### Requirements
Output all lines exactly.

--- BEGIN ---

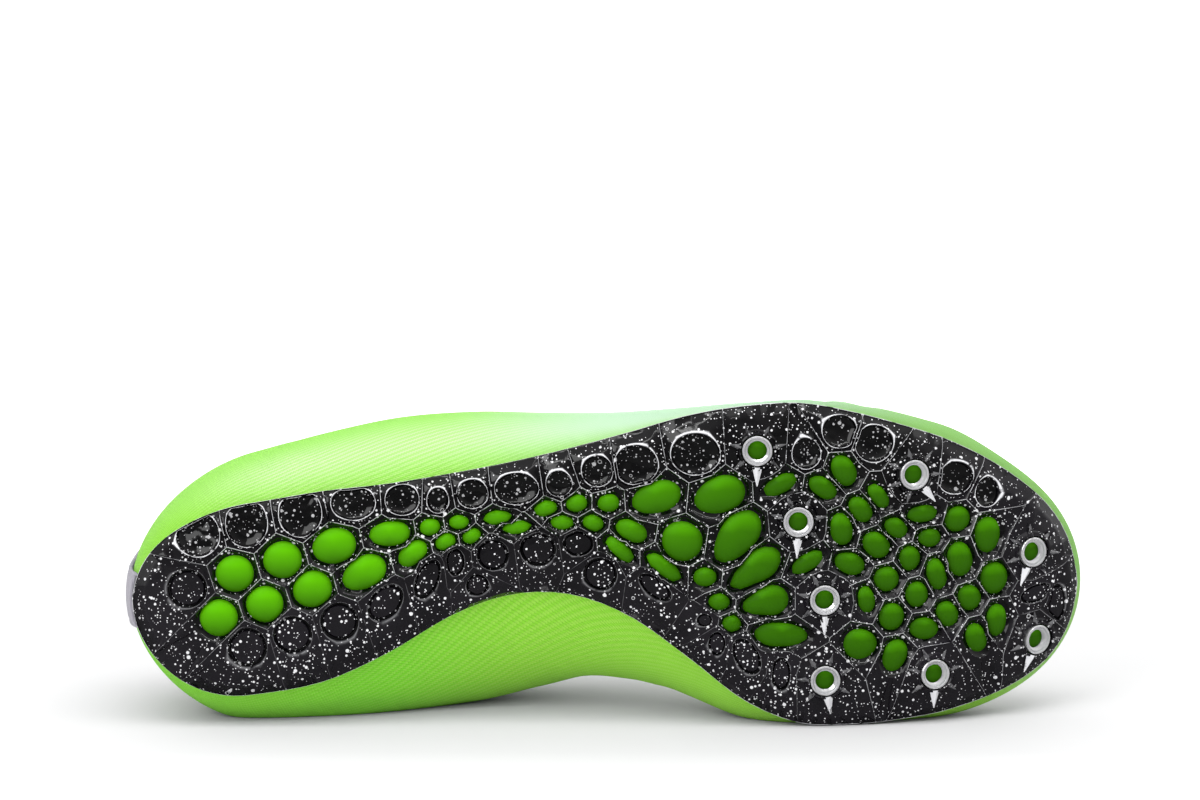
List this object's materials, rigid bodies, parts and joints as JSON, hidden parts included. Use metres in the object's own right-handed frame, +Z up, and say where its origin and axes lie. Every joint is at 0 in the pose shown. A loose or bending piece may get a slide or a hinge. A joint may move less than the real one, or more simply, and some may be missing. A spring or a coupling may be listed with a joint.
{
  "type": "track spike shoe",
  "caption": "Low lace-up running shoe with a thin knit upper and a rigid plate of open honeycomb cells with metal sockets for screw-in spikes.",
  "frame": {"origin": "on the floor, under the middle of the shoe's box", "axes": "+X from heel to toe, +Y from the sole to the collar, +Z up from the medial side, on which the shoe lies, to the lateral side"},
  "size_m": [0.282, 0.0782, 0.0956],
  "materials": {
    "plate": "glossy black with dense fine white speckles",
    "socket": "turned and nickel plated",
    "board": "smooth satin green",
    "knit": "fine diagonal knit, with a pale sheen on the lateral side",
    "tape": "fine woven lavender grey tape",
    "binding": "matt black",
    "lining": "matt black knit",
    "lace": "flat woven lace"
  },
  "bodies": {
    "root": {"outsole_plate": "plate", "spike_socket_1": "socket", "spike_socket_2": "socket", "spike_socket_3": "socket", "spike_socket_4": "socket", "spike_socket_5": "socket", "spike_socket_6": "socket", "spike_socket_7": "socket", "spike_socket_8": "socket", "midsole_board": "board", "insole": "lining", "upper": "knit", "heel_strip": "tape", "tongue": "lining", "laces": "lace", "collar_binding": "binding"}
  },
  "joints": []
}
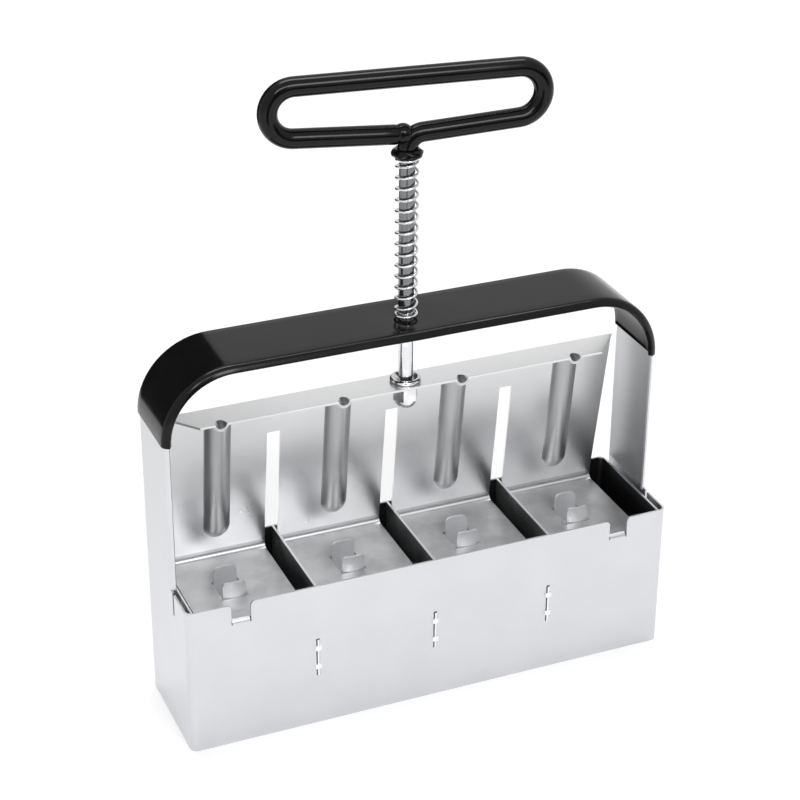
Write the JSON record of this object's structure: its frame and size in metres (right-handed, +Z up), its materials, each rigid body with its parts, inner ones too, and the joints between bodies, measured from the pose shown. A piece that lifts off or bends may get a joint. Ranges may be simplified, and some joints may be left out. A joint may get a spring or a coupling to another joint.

--- END ---

### Response
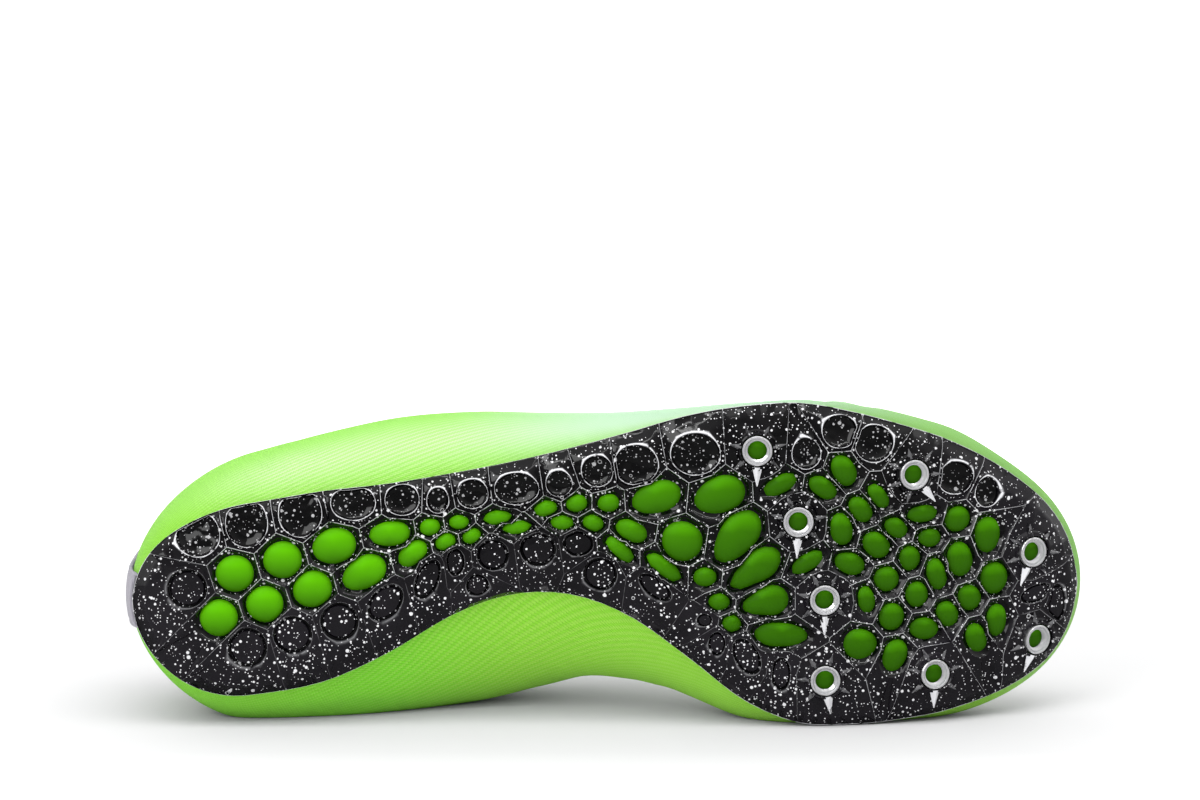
List this object's materials, rigid bodies, parts and joints as JSON, hidden parts included. Use metres in the object's own right-handed frame, +Z up, and say where its origin and axes lie. Every joint is at 0 in the pose shown. A loose or bending piece may get a slide or a hinge. A joint may move less than the real one, or more simply, and some may be missing. A spring or a coupling may be listed with a joint.
{
  "type": "track spike shoe",
  "caption": "Low lace-up running shoe with a thin knit upper and a rigid plate of open honeycomb cells with metal sockets for screw-in spikes.",
  "frame": {"origin": "on the floor, under the middle of the shoe's box", "axes": "+X from heel to toe, +Y from the sole to the collar, +Z up from the medial side, on which the shoe lies, to the lateral side"},
  "size_m": [0.282, 0.0782, 0.0956],
  "materials": {
    "plate": "glossy black with dense fine white speckles",
    "socket": "turned and nickel plated",
    "board": "smooth satin green",
    "knit": "fine diagonal knit, with a pale sheen on the lateral side",
    "tape": "fine woven lavender grey tape",
    "binding": "matt black",
    "lining": "matt black knit",
    "lace": "flat woven lace"
  },
  "bodies": {
    "root": {"outsole_plate": "plate", "spike_socket_1": "socket", "spike_socket_2": "socket", "spike_socket_3": "socket", "spike_socket_4": "socket", "spike_socket_5": "socket", "spike_socket_6": "socket", "spike_socket_7": "socket", "spike_socket_8": "socket", "midsole_board": "board", "insole": "lining", "upper": "knit", "heel_strip": "tape", "tongue": "lining", "laces": "lace", "collar_binding": "binding"}
  },
  "joints": []
}
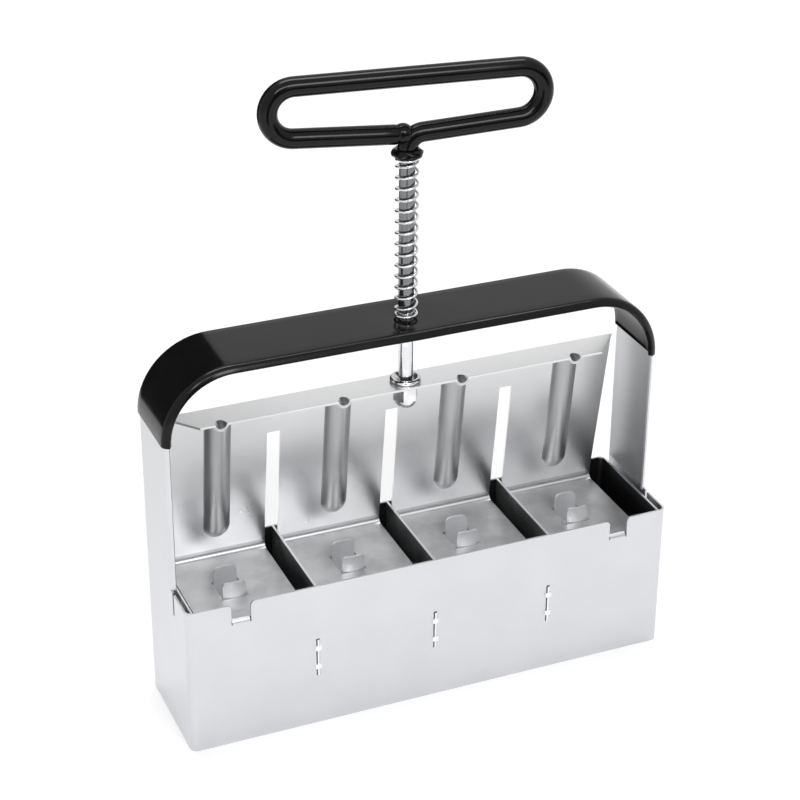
Write the JSON record of this object's structure: its frame and size in metres (right-handed, +Z up), its materials, each rigid body with its parts, inner ones too, and the joints between bodies, measured from the pose shown. A piece that lifts off or bends may get a joint. Ranges may be simplified, and some joints may be left out. A joint may get a spring or a coupling to another joint.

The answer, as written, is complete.